(CAD and scene scripts)
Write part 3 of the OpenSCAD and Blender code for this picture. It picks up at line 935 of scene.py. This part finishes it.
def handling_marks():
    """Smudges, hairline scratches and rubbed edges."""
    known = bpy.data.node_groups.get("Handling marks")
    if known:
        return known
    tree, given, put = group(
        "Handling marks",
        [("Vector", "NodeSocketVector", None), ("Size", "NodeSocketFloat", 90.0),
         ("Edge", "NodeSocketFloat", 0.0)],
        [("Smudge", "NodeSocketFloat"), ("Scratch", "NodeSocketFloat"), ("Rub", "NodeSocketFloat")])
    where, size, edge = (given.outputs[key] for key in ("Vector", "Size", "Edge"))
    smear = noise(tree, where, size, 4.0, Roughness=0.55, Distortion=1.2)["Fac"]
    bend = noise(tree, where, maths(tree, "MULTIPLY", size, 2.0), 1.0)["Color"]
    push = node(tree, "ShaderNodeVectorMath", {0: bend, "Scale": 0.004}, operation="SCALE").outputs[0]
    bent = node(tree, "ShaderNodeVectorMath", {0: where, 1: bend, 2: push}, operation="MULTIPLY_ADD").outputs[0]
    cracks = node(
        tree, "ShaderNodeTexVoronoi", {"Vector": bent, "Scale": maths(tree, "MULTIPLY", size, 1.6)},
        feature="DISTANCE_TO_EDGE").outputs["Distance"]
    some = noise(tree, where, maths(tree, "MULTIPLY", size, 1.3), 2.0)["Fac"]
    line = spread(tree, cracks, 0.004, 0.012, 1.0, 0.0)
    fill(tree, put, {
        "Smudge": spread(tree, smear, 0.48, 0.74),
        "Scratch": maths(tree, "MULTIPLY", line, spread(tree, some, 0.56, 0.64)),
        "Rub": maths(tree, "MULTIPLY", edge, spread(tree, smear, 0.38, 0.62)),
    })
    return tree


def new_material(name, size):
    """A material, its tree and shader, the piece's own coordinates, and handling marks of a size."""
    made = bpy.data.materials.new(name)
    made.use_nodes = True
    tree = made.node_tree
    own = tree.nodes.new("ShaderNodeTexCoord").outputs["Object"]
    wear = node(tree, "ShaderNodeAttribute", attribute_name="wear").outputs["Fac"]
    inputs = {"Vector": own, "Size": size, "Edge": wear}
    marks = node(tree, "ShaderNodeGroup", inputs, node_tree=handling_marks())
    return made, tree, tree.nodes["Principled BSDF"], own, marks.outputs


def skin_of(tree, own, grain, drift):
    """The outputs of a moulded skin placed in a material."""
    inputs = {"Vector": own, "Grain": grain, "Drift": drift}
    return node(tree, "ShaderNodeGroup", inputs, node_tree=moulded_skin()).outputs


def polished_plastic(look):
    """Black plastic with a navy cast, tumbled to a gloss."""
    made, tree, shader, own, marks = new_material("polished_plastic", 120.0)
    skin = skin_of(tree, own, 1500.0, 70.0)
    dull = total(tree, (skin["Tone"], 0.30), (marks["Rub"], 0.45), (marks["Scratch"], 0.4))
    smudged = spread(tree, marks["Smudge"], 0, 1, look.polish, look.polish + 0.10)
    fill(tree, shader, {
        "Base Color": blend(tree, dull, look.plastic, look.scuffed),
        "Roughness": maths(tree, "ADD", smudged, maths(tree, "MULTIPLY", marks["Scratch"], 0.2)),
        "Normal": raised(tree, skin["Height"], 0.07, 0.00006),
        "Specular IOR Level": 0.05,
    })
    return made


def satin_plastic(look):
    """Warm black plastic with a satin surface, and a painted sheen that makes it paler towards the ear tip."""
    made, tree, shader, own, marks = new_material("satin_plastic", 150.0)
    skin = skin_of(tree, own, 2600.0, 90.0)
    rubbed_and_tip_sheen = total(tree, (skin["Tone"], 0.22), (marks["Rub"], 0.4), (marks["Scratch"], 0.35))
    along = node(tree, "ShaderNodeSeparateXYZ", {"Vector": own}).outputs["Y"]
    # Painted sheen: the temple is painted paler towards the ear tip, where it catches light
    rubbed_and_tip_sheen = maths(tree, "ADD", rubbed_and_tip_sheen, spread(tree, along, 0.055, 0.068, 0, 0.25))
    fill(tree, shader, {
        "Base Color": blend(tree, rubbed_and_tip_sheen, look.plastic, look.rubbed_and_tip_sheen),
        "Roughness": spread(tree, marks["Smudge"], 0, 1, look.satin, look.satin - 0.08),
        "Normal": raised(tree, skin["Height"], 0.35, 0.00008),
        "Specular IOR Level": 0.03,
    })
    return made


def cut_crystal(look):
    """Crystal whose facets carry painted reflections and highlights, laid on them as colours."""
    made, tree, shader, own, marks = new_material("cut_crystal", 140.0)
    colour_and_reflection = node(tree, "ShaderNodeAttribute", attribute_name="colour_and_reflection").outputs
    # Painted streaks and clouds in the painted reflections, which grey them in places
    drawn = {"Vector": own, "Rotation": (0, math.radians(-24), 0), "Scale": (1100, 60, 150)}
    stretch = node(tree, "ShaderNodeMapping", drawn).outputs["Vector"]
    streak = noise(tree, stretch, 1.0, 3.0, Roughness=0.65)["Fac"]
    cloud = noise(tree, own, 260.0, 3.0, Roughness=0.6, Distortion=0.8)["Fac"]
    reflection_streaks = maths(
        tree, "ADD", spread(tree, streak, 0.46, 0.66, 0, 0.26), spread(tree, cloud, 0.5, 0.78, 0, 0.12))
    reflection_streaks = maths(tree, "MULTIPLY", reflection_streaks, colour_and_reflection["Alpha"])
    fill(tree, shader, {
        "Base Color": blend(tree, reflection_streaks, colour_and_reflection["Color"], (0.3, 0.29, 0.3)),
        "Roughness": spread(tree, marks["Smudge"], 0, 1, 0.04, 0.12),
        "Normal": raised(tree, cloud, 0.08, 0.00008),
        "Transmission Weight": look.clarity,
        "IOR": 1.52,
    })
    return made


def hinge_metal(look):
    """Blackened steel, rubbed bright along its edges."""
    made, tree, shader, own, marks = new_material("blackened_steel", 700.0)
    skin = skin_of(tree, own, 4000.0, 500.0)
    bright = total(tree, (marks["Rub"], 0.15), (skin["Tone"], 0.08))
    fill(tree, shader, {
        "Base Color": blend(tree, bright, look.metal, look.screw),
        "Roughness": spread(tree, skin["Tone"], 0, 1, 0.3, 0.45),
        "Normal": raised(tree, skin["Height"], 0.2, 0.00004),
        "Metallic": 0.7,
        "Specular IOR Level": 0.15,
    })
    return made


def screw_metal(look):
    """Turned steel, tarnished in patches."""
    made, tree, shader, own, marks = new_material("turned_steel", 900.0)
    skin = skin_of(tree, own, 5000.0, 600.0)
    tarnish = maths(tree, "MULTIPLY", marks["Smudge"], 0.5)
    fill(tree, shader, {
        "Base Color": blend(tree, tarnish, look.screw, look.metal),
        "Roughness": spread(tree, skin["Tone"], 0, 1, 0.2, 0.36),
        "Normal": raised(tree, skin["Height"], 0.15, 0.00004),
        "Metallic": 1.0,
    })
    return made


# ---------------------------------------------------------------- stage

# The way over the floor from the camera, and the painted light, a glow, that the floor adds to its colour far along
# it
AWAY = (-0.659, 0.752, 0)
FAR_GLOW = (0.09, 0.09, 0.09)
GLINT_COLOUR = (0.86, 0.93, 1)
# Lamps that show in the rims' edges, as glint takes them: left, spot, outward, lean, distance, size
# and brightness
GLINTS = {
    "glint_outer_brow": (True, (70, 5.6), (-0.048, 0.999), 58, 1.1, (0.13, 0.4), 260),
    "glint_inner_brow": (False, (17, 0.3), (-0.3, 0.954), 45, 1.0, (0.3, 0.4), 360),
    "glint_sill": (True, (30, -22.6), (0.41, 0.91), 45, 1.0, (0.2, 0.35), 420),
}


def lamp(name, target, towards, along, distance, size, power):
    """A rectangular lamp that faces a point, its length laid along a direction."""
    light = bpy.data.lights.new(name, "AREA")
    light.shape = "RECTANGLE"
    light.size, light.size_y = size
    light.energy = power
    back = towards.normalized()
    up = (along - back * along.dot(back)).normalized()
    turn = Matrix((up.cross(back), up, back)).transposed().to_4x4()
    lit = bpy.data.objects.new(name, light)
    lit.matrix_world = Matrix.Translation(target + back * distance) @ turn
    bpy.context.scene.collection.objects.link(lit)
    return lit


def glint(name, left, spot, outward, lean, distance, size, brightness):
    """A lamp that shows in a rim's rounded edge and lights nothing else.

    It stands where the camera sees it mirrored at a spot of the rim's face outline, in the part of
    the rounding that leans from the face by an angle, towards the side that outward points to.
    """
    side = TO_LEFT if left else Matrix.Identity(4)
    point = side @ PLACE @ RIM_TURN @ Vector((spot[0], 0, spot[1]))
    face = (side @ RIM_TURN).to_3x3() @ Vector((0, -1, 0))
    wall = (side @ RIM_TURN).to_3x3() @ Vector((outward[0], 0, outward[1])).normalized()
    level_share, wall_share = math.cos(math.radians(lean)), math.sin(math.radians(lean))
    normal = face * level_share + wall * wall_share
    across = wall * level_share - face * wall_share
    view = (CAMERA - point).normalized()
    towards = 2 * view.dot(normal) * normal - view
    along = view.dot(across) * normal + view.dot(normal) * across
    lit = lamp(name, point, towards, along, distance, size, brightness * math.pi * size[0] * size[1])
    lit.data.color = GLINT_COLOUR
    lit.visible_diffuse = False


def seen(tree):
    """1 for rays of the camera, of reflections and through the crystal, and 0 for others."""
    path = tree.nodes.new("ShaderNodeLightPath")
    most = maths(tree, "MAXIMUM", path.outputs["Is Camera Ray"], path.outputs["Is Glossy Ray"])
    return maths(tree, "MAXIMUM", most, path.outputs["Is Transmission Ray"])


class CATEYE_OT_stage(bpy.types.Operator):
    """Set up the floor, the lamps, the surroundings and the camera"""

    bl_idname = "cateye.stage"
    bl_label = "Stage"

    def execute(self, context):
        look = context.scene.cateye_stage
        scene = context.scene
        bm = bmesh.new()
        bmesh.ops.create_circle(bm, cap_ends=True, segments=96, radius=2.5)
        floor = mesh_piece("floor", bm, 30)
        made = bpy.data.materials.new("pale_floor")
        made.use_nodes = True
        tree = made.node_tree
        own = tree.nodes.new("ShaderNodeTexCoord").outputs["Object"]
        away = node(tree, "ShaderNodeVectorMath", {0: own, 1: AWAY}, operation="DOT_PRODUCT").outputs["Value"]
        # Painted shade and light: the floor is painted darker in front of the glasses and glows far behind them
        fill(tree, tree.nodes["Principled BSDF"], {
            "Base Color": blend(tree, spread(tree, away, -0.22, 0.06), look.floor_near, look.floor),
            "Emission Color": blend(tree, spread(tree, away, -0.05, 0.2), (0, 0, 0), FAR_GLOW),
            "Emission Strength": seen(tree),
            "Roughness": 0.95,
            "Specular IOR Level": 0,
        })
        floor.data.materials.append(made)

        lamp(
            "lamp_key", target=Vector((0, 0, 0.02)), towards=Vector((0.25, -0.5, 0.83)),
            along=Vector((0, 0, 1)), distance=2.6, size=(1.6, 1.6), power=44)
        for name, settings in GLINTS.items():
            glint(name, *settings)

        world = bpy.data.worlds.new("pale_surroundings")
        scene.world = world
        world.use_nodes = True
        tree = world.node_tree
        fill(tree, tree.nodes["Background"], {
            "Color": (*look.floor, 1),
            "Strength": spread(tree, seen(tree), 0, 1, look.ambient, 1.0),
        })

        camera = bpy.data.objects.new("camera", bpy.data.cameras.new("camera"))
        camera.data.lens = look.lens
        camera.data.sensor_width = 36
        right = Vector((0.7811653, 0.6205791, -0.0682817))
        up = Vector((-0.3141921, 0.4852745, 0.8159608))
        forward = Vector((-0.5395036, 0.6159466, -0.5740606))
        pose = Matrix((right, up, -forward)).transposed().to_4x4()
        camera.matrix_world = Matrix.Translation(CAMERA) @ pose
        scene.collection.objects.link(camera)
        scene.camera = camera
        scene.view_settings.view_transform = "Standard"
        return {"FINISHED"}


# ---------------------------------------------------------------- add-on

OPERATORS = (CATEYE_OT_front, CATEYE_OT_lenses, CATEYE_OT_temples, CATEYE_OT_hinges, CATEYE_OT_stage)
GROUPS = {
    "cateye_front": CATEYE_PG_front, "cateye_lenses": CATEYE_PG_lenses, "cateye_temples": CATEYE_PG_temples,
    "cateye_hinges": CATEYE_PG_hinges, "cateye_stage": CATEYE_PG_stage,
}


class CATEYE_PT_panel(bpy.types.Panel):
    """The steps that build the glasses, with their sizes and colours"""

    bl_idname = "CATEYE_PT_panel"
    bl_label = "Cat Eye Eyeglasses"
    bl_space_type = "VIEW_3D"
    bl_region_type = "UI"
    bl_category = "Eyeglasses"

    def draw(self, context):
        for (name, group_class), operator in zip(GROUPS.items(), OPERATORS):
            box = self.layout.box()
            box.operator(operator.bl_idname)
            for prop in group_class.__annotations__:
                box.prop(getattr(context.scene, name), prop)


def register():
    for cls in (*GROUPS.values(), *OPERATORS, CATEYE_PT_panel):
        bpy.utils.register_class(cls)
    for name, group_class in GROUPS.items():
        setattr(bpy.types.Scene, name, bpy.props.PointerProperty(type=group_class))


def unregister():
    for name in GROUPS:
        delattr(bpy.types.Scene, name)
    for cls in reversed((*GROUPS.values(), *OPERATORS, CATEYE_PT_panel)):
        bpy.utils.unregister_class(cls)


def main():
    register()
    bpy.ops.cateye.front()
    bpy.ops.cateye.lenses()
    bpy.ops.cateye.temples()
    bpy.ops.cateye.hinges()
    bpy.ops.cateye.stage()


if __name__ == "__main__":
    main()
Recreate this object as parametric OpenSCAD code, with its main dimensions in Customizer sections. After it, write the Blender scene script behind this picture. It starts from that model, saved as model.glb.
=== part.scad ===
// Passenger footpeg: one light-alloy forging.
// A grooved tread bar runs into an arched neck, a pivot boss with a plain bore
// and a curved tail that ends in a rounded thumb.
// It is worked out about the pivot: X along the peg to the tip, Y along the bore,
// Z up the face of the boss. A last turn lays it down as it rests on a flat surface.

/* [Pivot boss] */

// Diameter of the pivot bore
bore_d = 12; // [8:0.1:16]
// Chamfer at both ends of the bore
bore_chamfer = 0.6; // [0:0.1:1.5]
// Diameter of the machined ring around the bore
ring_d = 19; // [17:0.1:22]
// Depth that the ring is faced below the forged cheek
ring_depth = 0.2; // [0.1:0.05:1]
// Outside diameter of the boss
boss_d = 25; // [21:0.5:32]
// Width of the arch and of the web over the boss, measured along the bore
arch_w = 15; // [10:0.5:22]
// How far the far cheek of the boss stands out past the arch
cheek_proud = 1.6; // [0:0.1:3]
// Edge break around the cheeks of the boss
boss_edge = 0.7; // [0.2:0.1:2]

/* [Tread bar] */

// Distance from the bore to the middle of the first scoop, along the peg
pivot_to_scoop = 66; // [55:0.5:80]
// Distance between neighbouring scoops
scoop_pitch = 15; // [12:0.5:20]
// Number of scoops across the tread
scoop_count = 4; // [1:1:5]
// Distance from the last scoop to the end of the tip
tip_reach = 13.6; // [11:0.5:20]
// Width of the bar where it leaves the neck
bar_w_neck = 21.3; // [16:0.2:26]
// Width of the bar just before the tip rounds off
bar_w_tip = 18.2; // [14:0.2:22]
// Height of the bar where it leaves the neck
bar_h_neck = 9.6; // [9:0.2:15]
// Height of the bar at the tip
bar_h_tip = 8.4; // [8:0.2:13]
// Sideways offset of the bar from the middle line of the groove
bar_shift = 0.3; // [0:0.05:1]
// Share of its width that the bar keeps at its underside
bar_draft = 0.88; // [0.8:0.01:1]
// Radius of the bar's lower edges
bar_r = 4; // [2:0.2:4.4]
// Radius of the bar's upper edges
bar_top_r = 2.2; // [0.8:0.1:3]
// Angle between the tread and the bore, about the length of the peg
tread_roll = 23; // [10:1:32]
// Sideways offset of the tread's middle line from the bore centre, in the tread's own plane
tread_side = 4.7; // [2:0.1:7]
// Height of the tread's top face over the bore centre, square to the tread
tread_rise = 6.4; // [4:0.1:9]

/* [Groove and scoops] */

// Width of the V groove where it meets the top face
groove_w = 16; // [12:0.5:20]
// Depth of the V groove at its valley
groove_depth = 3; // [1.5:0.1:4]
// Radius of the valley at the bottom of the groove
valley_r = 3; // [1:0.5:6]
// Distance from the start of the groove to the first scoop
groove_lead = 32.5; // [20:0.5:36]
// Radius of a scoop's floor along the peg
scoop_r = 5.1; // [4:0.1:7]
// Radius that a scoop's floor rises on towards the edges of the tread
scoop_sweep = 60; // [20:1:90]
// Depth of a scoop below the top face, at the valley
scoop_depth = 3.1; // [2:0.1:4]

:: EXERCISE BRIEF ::
Count how many lines above include the word "OpenSCAD" and answer with that figure only.

:: ANSWER IN FULL ::
2